**GIVEN MATERIAL:**
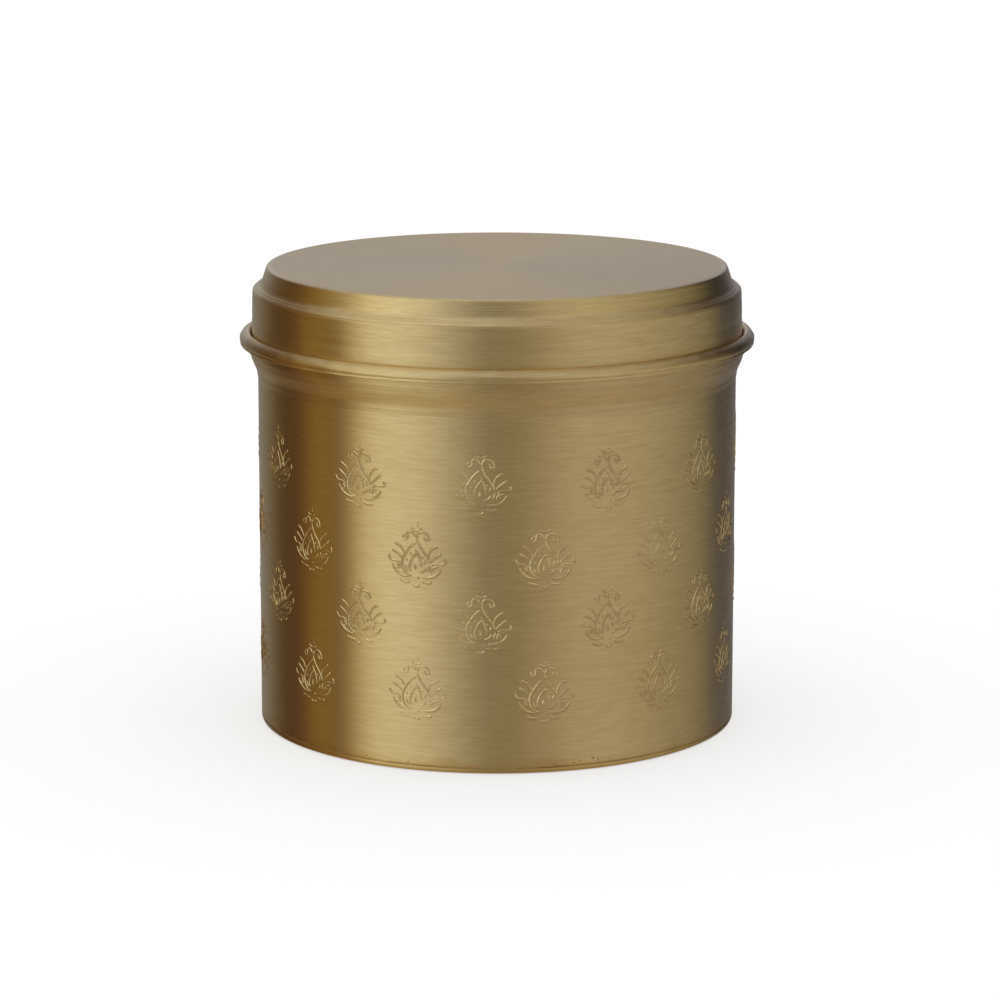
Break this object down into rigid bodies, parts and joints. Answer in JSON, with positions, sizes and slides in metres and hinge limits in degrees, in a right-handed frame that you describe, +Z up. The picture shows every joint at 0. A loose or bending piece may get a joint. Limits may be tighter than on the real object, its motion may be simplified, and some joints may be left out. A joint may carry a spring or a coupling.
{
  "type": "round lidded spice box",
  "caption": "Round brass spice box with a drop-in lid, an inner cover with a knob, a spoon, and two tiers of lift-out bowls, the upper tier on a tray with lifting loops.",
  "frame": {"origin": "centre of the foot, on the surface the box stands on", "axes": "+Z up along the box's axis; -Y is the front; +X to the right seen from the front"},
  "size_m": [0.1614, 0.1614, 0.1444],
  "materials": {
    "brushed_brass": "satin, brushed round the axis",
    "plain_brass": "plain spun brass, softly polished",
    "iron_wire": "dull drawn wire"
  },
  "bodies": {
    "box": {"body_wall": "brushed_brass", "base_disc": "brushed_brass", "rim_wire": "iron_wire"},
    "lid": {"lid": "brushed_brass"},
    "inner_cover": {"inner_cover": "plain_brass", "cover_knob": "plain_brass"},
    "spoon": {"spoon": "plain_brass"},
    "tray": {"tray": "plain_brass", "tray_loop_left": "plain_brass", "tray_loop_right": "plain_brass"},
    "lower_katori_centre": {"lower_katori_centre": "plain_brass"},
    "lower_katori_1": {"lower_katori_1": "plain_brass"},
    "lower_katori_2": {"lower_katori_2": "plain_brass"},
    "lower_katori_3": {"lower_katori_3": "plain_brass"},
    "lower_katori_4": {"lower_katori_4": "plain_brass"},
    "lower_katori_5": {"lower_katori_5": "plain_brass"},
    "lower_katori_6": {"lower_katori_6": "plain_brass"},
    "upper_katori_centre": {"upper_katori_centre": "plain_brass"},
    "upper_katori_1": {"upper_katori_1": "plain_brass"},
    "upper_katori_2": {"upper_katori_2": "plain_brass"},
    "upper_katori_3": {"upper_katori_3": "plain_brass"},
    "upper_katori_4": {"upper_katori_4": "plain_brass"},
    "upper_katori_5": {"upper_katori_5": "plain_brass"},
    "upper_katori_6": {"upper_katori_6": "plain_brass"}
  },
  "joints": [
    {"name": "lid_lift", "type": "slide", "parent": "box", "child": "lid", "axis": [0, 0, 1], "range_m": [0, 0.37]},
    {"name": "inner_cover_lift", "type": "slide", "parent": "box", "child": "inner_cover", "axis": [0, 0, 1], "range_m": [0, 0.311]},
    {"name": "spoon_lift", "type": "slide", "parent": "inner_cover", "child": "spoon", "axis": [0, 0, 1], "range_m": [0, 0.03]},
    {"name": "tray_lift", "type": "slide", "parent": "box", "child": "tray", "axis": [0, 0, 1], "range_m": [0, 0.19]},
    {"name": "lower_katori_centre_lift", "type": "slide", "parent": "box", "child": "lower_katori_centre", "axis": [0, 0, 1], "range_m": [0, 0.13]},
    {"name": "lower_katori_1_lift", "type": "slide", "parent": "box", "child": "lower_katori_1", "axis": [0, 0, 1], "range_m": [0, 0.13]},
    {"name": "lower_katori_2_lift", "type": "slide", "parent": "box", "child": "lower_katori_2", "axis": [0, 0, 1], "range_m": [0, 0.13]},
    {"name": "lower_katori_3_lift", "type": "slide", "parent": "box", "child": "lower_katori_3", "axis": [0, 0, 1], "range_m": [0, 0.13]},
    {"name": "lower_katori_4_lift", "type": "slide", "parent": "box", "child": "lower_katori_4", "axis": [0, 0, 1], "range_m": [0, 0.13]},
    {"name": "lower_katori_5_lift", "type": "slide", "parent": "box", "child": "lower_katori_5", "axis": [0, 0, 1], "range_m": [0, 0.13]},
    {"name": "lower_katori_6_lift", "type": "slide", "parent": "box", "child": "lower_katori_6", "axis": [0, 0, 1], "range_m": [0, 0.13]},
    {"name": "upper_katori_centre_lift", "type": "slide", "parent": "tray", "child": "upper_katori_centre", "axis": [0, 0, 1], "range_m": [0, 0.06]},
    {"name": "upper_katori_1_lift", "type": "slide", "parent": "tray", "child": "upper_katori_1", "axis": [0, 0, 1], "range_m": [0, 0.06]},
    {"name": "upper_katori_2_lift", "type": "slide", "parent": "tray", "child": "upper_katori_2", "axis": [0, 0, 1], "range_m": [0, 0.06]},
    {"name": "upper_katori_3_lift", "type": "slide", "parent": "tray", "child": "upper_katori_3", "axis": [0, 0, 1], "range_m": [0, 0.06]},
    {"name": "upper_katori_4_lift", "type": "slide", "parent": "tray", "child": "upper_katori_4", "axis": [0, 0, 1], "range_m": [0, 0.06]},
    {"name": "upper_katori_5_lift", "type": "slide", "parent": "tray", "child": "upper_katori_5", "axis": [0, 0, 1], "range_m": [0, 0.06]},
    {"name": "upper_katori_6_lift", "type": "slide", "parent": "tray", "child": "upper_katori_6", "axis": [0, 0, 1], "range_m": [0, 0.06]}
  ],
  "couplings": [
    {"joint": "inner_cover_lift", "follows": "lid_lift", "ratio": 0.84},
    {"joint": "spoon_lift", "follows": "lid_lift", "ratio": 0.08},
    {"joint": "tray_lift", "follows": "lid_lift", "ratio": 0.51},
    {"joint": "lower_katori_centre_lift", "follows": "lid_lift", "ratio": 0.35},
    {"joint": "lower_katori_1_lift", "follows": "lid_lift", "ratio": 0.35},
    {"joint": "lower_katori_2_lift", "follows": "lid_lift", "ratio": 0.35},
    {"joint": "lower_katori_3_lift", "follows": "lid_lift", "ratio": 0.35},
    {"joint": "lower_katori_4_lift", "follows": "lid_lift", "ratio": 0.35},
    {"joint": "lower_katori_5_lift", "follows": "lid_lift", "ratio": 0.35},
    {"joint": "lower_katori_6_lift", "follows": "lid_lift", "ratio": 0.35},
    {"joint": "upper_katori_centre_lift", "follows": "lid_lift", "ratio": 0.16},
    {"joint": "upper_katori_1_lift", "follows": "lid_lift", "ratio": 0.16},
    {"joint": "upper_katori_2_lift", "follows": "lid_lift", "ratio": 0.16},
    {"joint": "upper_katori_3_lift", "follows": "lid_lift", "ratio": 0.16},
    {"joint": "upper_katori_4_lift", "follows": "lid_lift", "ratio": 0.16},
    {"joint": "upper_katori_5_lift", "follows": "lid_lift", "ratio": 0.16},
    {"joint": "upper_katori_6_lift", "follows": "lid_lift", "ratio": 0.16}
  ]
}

**PROBLEM DESCRIPTION:** Output all of the material, please, exactly as it stands.

**RESPONSE:**
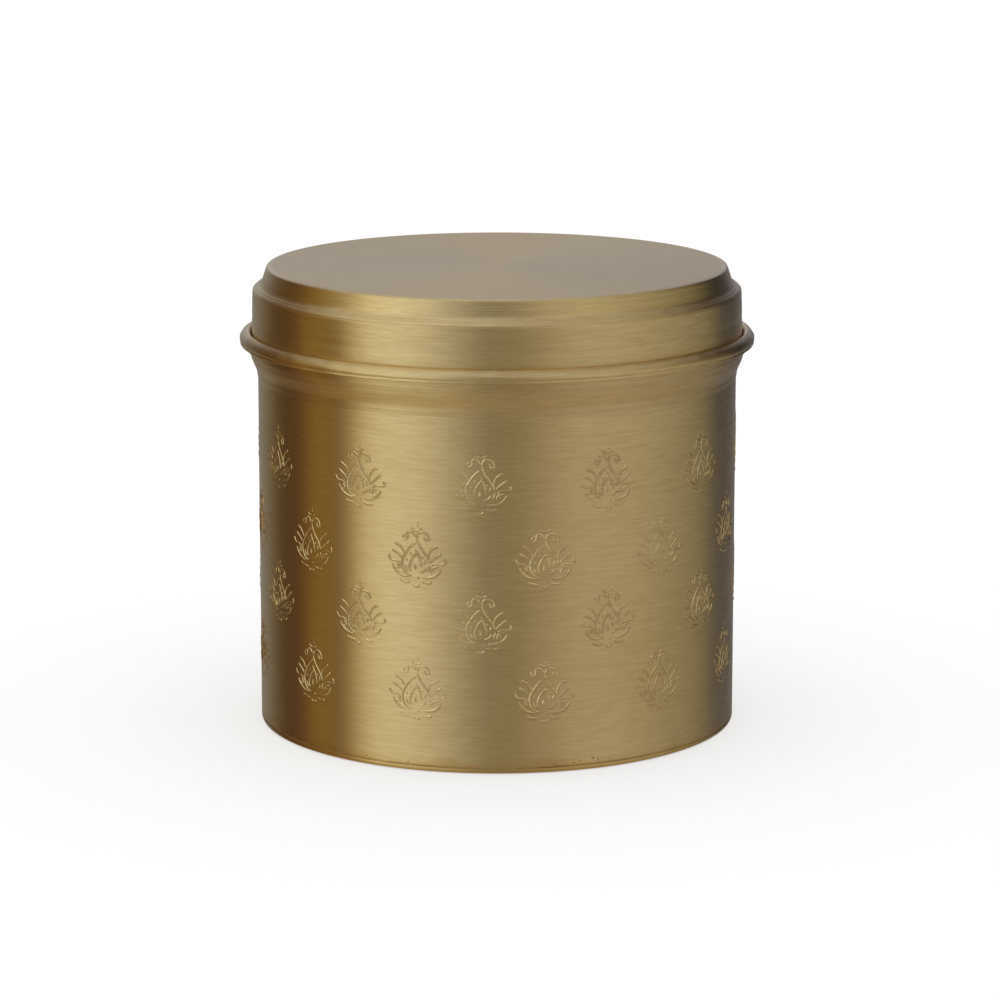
Break this object down into rigid bodies, parts and joints. Answer in JSON, with positions, sizes and slides in metres and hinge limits in degrees, in a right-handed frame that you describe, +Z up. The picture shows every joint at 0. A loose or bending piece may get a joint. Limits may be tighter than on the real object, its motion may be simplified, and some joints may be left out. A joint may carry a spring or a coupling.
{
  "type": "round lidded spice box",
  "caption": "Round brass spice box with a drop-in lid, an inner cover with a knob, a spoon, and two tiers of lift-out bowls, the upper tier on a tray with lifting loops.",
  "frame": {"origin": "centre of the foot, on the surface the box stands on", "axes": "+Z up along the box's axis; -Y is the front; +X to the right seen from the front"},
  "size_m": [0.1614, 0.1614, 0.1444],
  "materials": {
    "brushed_brass": "satin, brushed round the axis",
    "plain_brass": "plain spun brass, softly polished",
    "iron_wire": "dull drawn wire"
  },
  "bodies": {
    "box": {"body_wall": "brushed_brass", "base_disc": "brushed_brass", "rim_wire": "iron_wire"},
    "lid": {"lid": "brushed_brass"},
    "inner_cover": {"inner_cover": "plain_brass", "cover_knob": "plain_brass"},
    "spoon": {"spoon": "plain_brass"},
    "tray": {"tray": "plain_brass", "tray_loop_left": "plain_brass", "tray_loop_right": "plain_brass"},
    "lower_katori_centre": {"lower_katori_centre": "plain_brass"},
    "lower_katori_1": {"lower_katori_1": "plain_brass"},
    "lower_katori_2": {"lower_katori_2": "plain_brass"},
    "lower_katori_3": {"lower_katori_3": "plain_brass"},
    "lower_katori_4": {"lower_katori_4": "plain_brass"},
    "lower_katori_5": {"lower_katori_5": "plain_brass"},
    "lower_katori_6": {"lower_katori_6": "plain_brass"},
    "upper_katori_centre": {"upper_katori_centre": "plain_brass"},
    "upper_katori_1": {"upper_katori_1": "plain_brass"},
    "upper_katori_2": {"upper_katori_2": "plain_brass"},
    "upper_katori_3": {"upper_katori_3": "plain_brass"},
    "upper_katori_4": {"upper_katori_4": "plain_brass"},
    "upper_katori_5": {"upper_katori_5": "plain_brass"},
    "upper_katori_6": {"upper_katori_6": "plain_brass"}
  },
  "joints": [
    {"name": "lid_lift", "type": "slide", "parent": "box", "child": "lid", "axis": [0, 0, 1], "range_m": [0, 0.37]},
    {"name": "inner_cover_lift", "type": "slide", "parent": "box", "child": "inner_cover", "axis": [0, 0, 1], "range_m": [0, 0.311]},
    {"name": "spoon_lift", "type": "slide", "parent": "inner_cover", "child": "spoon", "axis": [0, 0, 1], "range_m": [0, 0.03]},
    {"name": "tray_lift", "type": "slide", "parent": "box", "child": "tray", "axis": [0, 0, 1], "range_m": [0, 0.19]},
    {"name": "lower_katori_centre_lift", "type": "slide", "parent": "box", "child": "lower_katori_centre", "axis": [0, 0, 1], "range_m": [0, 0.13]},
    {"name": "lower_katori_1_lift", "type": "slide", "parent": "box", "child": "lower_katori_1", "axis": [0, 0, 1], "range_m": [0, 0.13]},
    {"name": "lower_katori_2_lift", "type": "slide", "parent": "box", "child": "lower_katori_2", "axis": [0, 0, 1], "range_m": [0, 0.13]},
    {"name": "lower_katori_3_lift", "type": "slide", "parent": "box", "child": "lower_katori_3", "axis": [0, 0, 1], "range_m": [0, 0.13]},
    {"name": "lower_katori_4_lift", "type": "slide", "parent": "box", "child": "lower_katori_4", "axis": [0, 0, 1], "range_m": [0, 0.13]},
    {"name": "lower_katori_5_lift", "type": "slide", "parent": "box", "child": "lower_katori_5", "axis": [0, 0, 1], "range_m": [0, 0.13]},
    {"name": "lower_katori_6_lift", "type": "slide", "parent": "box", "child": "lower_katori_6", "axis": [0, 0, 1], "range_m": [0, 0.13]},
    {"name": "upper_katori_centre_lift", "type": "slide", "parent": "tray", "child": "upper_katori_centre", "axis": [0, 0, 1], "range_m": [0, 0.06]},
    {"name": "upper_katori_1_lift", "type": "slide", "parent": "tray", "child": "upper_katori_1", "axis": [0, 0, 1], "range_m": [0, 0.06]},
    {"name": "upper_katori_2_lift", "type": "slide", "parent": "tray", "child": "upper_katori_2", "axis": [0, 0, 1], "range_m": [0, 0.06]},
    {"name": "upper_katori_3_lift", "type": "slide", "parent": "tray", "child": "upper_katori_3", "axis": [0, 0, 1], "range_m": [0, 0.06]},
    {"name": "upper_katori_4_lift", "type": "slide", "parent": "tray", "child": "upper_katori_4", "axis": [0, 0, 1], "range_m": [0, 0.06]},
    {"name": "upper_katori_5_lift", "type": "slide", "parent": "tray", "child": "upper_katori_5", "axis": [0, 0, 1], "range_m": [0, 0.06]},
    {"name": "upper_katori_6_lift", "type": "slide", "parent": "tray", "child": "upper_katori_6", "axis": [0, 0, 1], "range_m": [0, 0.06]}
  ],
  "couplings": [
    {"joint": "inner_cover_lift", "follows": "lid_lift", "ratio": 0.84},
    {"joint": "spoon_lift", "follows": "lid_lift", "ratio": 0.08},
    {"joint": "tray_lift", "follows": "lid_lift", "ratio": 0.51},
    {"joint": "lower_katori_centre_lift", "follows": "lid_lift", "ratio": 0.35},
    {"joint": "lower_katori_1_lift", "follows": "lid_lift", "ratio": 0.35},
    {"joint": "lower_katori_2_lift", "follows": "lid_lift", "ratio": 0.35},
    {"joint": "lower_katori_3_lift", "follows": "lid_lift", "ratio": 0.35},
    {"joint": "lower_katori_4_lift", "follows": "lid_lift", "ratio": 0.35},
    {"joint": "lower_katori_5_lift", "follows": "lid_lift", "ratio": 0.35},
    {"joint": "lower_katori_6_lift", "follows": "lid_lift", "ratio": 0.35},
    {"joint": "upper_katori_centre_lift", "follows": "lid_lift", "ratio": 0.16},
    {"joint": "upper_katori_1_lift", "follows": "lid_lift", "ratio": 0.16},
    {"joint": "upper_katori_2_lift", "follows": "lid_lift", "ratio": 0.16},
    {"joint": "upper_katori_3_lift", "follows": "lid_lift", "ratio": 0.16},
    {"joint": "upper_katori_4_lift", "follows": "lid_lift", "ratio": 0.16},
    {"joint": "upper_katori_5_lift", "follows": "lid_lift", "ratio": 0.16},
    {"joint": "upper_katori_6_lift", "follows": "lid_lift", "ratio": 0.16}
  ]
}